The fourth chapter, "Edible Food," teaches basic cooking. Recipes progress from simple to more involved: smoothies, scrambled eggs, boiled eggs, salad dressing, quesadillas, spaghetti, and a roasted chicken. Newman includes a seasoning troubleshooting guide, walking readers through adding salt for blandness, lemon juice or vinegar for brightness, a touch of sweetener to balance excess tang, and pepper or hot sauce for spice. She teaches how to chop an onion safely and stresses washing hands after handling raw chicken. The chapter also covers setting the table, contrasting a humorous illustration of an elaborate royal place setting with the practical everyday version, and upgrading inexpensive ramen with soy sauce, sesame oil, and toppings like beaten egg and tofu.
"You're Wearing That?," the fifth chapter, covers clothing care. Newman walks through sorting laundry, washing and drying loads, and getting out stains. She defines "halfways" as clothes like jeans and flannel shirts that can be worn more than once before laundering, advising readers to hang them on hooks rather than pile them on a chair. The chapter also teaches folding techniques, tying a necktie using the Four-in-Hand Knot (a standard necktie knot), sewing on a button, patching jeans with a running stitch (a simple in-and-out sewing technique), and packing for a trip.
The sixth chapter, "Your Two Cents," addresses money. Newman outlines ways to earn money by selling homemade goods or offering services such as babysitting and tutoring. She highlights volunteering as releasing dopamine and boosting the immune system. Her core money-management framework divides income into three jars: Give, Save, and Spend. The Spend jar can be further divided into labeled envelopes for specific categories, effectively creating a budget. She encourages making charitable giving a lifelong habit, citing neuroscience research from the National Institutes of Health showing that generosity activates the brain's pleasure and reward centers. Saving options range from a simple jar to a bank account to interest-earning investments; Newman explains interest with a straightforward example of 2 percent on $100 yielding $2 at year's end. She advises spending wisely by reducing waste, resisting impulse buys (what she calls "an attack of the wanties"), and viewing purchases as investments in particular companies and practices. The chapter also distinguishes debit cards, which draw from one's own money, from credit cards, which involve borrowing, and explains how to calculate a standard 20 percent tip, emphasizing that service workers depend on tips for a living wage.

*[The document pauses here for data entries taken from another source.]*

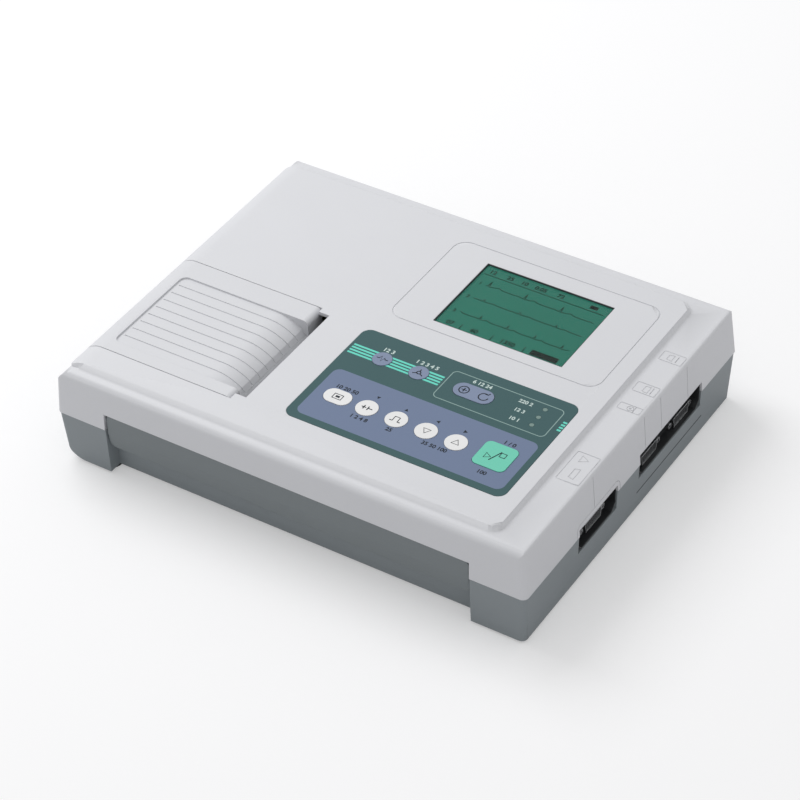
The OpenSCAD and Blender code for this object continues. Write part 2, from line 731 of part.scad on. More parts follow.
module idler_gear() {
  color("#e8e4d8") difference() {
    translate([idler_x, 0, idler_z]) along_y(gear_y0, gear_y0 + gear_w) gear_outline(idler_teeth, idler_phase);
    rod_y(idler_x, idler_z, gear_y0 - 1, gear_y0 + gear_w + 1, 2 + run);
    for (a = [0:60:300]) rod_y(idler_x + 6.6 * cos(a), idler_z + 6.6 * sin(a), gear_y0 - 1, gear_y0 + gear_w + 1, 1.8);
  }
}

module idler_stud() {
  color("silver") {
    rod_y(idler_x, idler_z, gear_y0 - 0.3, cheek_y0, 2);
    rod_y(idler_x, idler_z, gear_y0 - 1.3, gear_y0 - 0.3 + tiny, 3.4);
    rod_y(idler_x, idler_z, cheek_y0 - 0.6, cheek_y0, 3.2);
  }
}

module motor_pinion() {
  color("#c9a45c") difference() {
    translate([pinion_x, 0, pinion_z]) along_y(gear_y0, gear_y0 + gear_w) gear_outline(pinion_teeth, pinion_phase);
    rod_y(pinion_x, pinion_z, gear_y0 - 1, gear_y0 + gear_w + 1, 1.02);
  }
}

module motor_shaft() {
  color("silver") rod_y(pinion_x, pinion_z, gear_y0 - 0.5, cheek_y0 + cheek_t + 12, 1);
}

module drive_motor() {
  color("#8d9296") difference() {
    union() {
      rod_y(pinion_x, pinion_z, cheek_y0 + cheek_t + 1, cheek_y0 + cheek_t + 1 + motor_l, motor_r);
      rod_y(pinion_x, pinion_z, cheek_y0 + cheek_t, cheek_y0 + cheek_t + 1 + tiny, motor_r - 4);
      along_y(cheek_y0 + cheek_t + 1, cheek_y0 + cheek_t + 2) {
        for (s = [-1, 1]) translate([pinion_x + s * 21, pinion_z]) circle(3.5);
        translate([pinion_x - 21, pinion_z - 3.5]) square([42, 7]);
      }
    }
    rod_y(pinion_x, pinion_z, cheek_y0, cheek_y0 + cheek_t + 13, 1 + run);
    for (s = [-1, 1]) rod_y(pinion_x + s * 21, pinion_z, cheek_y0, cheek_y0 + 8, 1.6);
  }
}

// cheek of the printer frame: notch for the platen, open slot for the roll's journal
module cheek_outline(drive) {
  difference() {
    union() {
      translate([frame_x0, frame_z0]) square([frame_x1 - frame_x0, 24]);
      translate([roll_x - 22, frame_z0]) square([44, roll_z + 10 - frame_z0]);
      translate([platen_x - 18, frame_z0]) square([frame_x1 - platen_x + 18, platen_z + 4 - frame_z0]);
    }
    translate([platen_x - bush_r - 1.4, platen_z - bush_r - gap]) square([2 * bush_r + 1.4 + gap, 30]);
    translate([roll_x - journal_r - gap, roll_z]) square([2 * journal_r + 2 * gap, 30]);
    translate([roll_x, roll_z]) circle(journal_r + run);
    if (drive) translate([pinion_x, pinion_z]) circle(motor_r - 3.7);
  }
}

module printer_frame() {
  color("#a9adb0") {
    difference() {
      blk([frame_x0, cheek_y0, frame_z0], [frame_x1, cheek_y1, frame_z0 + frame_t]);
      for (x = [frame_x0 + 10, frame_x1 - 6], y = [cheek_y0 + 12, cheek_y1 - 12]) post(x, y, 0, 40, 1.6);
    }
    along_y(cheek_y0, cheek_y0 + cheek_t) cheek_outline(true);
    along_y(cheek_y1 - cheek_t, cheek_y1) cheek_outline(false);
  }
}

module print_head() {
  color("#efe9df") blk([nip_x + gap, platen_y0 - 4, platen_z - 12], [nip_x + gap + 1.2, platen_y1 + 4, platen_z + 5]);
}

module head_heatsink() {
  color("#9ea3a6") {
    blk([nip_x + gap + 1.2, platen_y0 - 5, platen_z - 14], [nip_x + gap + 3.6, platen_y1 + 5, platen_z + 6]);
    for (i = [0:2]) blk([nip_x + gap + 3.5, platen_y0 - 5, platen_z - 13 + i * 6],
      [nip_x + gap + 6.2, platen_y1 + 5, platen_z - 12 + i * 6]);
  }
}

module head_bracket() {
  x = nip_x + gap + 6.5;
  color("#a9adb0") {
    blk([x, cheek_y0 + cheek_t + gap, frame_z0 + frame_t], [x + 1.5, cheek_y1 - cheek_t - gap, platen_z + 7]);
    blk([x - 8, cheek_y0 + cheek_t + gap, frame_z0 + frame_t], [x + tiny, cheek_y1 - cheek_t - gap, frame_z0 + frame_t + 1.5]);
  }
}

module tear_bar() {
  x = nip_x + gap + 8;
  y0 = cheek_y0 + cheek_t + gap;
  y1 = cheek_y1 - cheek_t - gap;
  n = floor((y1 - y0 - 2) / 2);
  color("silver") {
    along_x(x, x + 0.8) polygon(concat([[y0, platen_z - 6], [y0, deck_z - 8]],
      [for (i = [0:n - 1], k = [0:1]) [y0 + 1 + 2 * i + k, deck_z - 8 + 1.2 * k]],
      [[y1, deck_z - 8], [y1, platen_z - 6]]));
  }
}

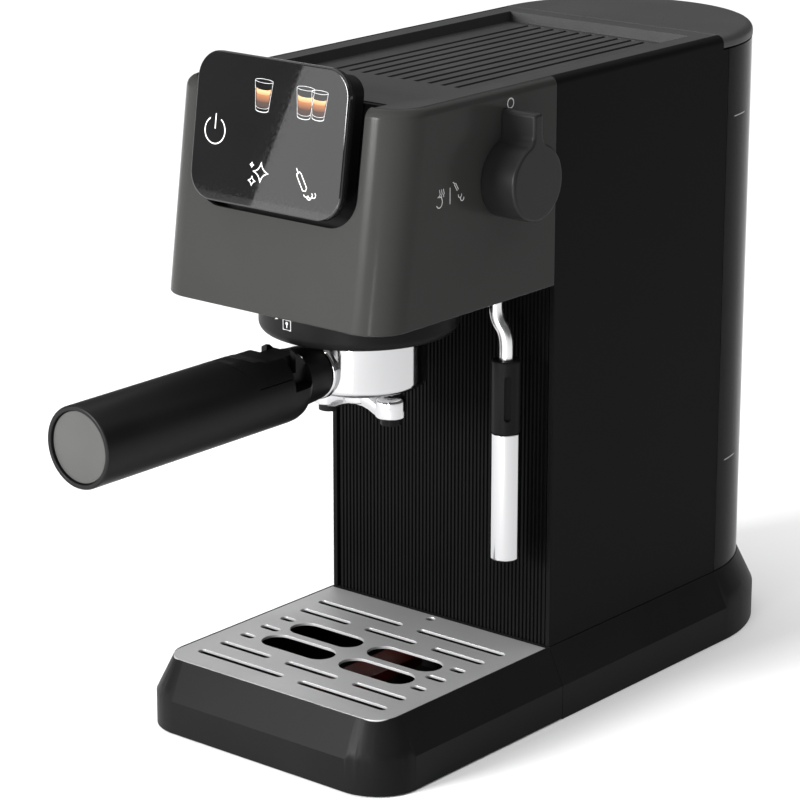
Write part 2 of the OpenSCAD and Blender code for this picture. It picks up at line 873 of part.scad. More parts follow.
module thermostats() {
    color("#d9d4c4") for (x = [-1, 1]) translate([x * 9, -110, block_z[1]]) {
        cylinder(h = 5, r = 7.6);
        translate([0, 0, 5]) cylinder(h = 4, r = 5);
    }
}

module thermoblock_screws() {
    color("#b8b9bb") for (x = block_screw_x, y = block_screw_y) translate([x, y, 0]) {
        disc(1.9, [block_z[0] + 1, block_z[1]]);
        disc(3.5, [block_z[1], block_z[1] + 2.5]);
    }
}

module control_board() {
    x = -inner_hw + 4;
    t = 1.6;
    y = [-30, 60];
    z = [190, 280];
    post_in = 5;
    part_h = 14;
    // Each tall part on the board: its y, its z, its length and its height off the board
    parts = [[-20, 240, 16, 12], [5, 232, 20, 16], [35, 242, 14, 20], [10, 262, 30, 8], [-10, 205, 14, 9]];
    color("#1d5a37") {
        span([x, y[0], z[0]], [x + t, y[1], z[1]]);
        for (p = parts) span([x + t - 0.1, p[0], p[1]], [x + t + p[3], p[0] + p[2], p[1] + part_h]);
        for (post_y = [y[0] + post_in, y[1] - post_in], post_z = [z[0] + post_in, z[1] - post_in])
            peg_x([x - 4, post_y, post_z], 4.1, 2.5);
    }
}

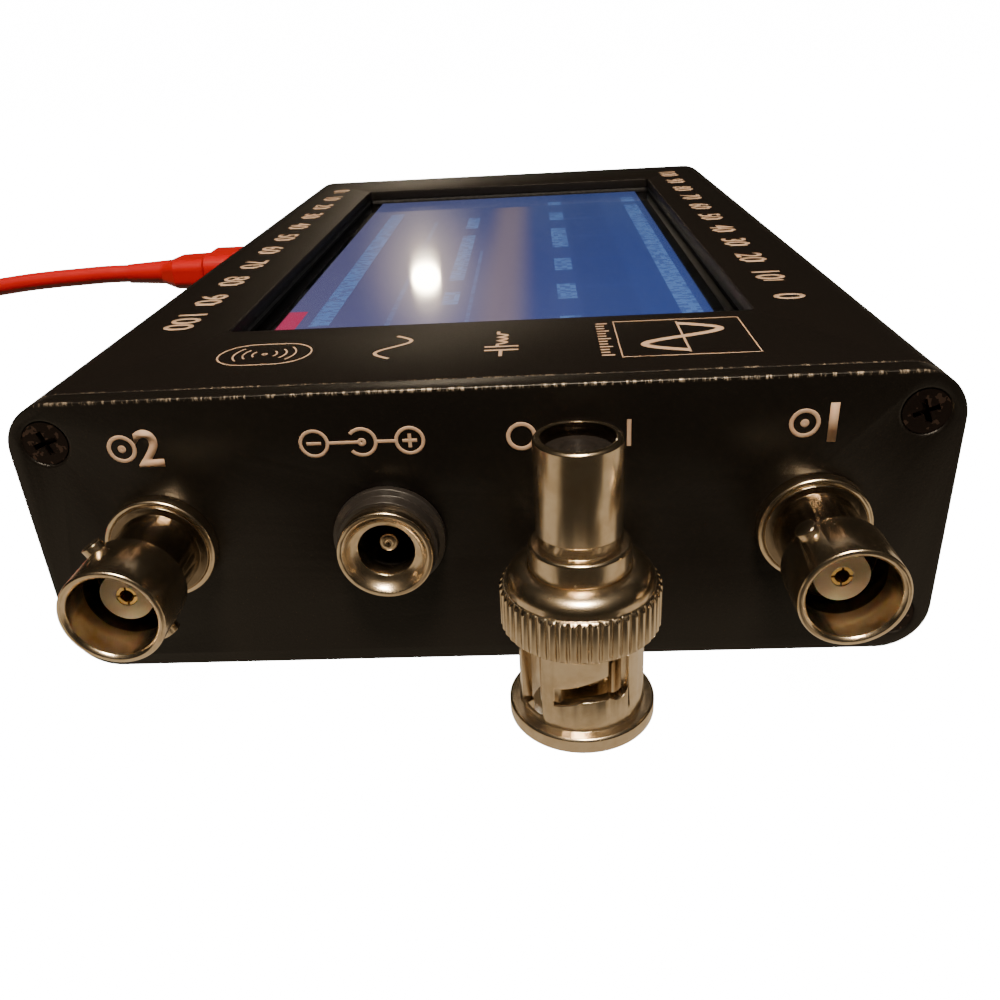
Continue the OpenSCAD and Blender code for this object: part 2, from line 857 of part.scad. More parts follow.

The final chapter, "Useful Skills," gathers miscellaneous practical knowledge. Newman teaches four knot-tying techniques, including the square knot for joining two rope ends and the clove hitch for securing a rope to a pole. She provides instructions for building a fire: checking for fire bans, arranging kindling (small sticks) in an upside-down cone shape, piling tinder (easily lit material such as paper or dry needles) at the center, leaning larger firewood against the cone, lighting the tinder, and extinguishing the fire thoroughly with water. Additional skills include changing batteries, tightening screws by identifying flat-head screws (which have a straight slot) versus Phillips-head screws (which have an X-shaped slot) and using the mnemonic "Righty Tighty/Lefty Loosey," using a Swiss Army knife safely, and reading a road map, including topographic maps where closer contour lines indicate steeper terrain.
The book closes with a section titled "How to Be Happy," which synthesizes the values running through the entire guide. Newman advises eating nourishing food, sleeping enough, spending time outdoors, practicing daily gratitude, being generous, doing meaningful physical work with one's hands, reducing phone and social media use, avoiding dwelling on mistakes, and fighting injustice by standing up for bullied or lonely kids and contacting political representatives.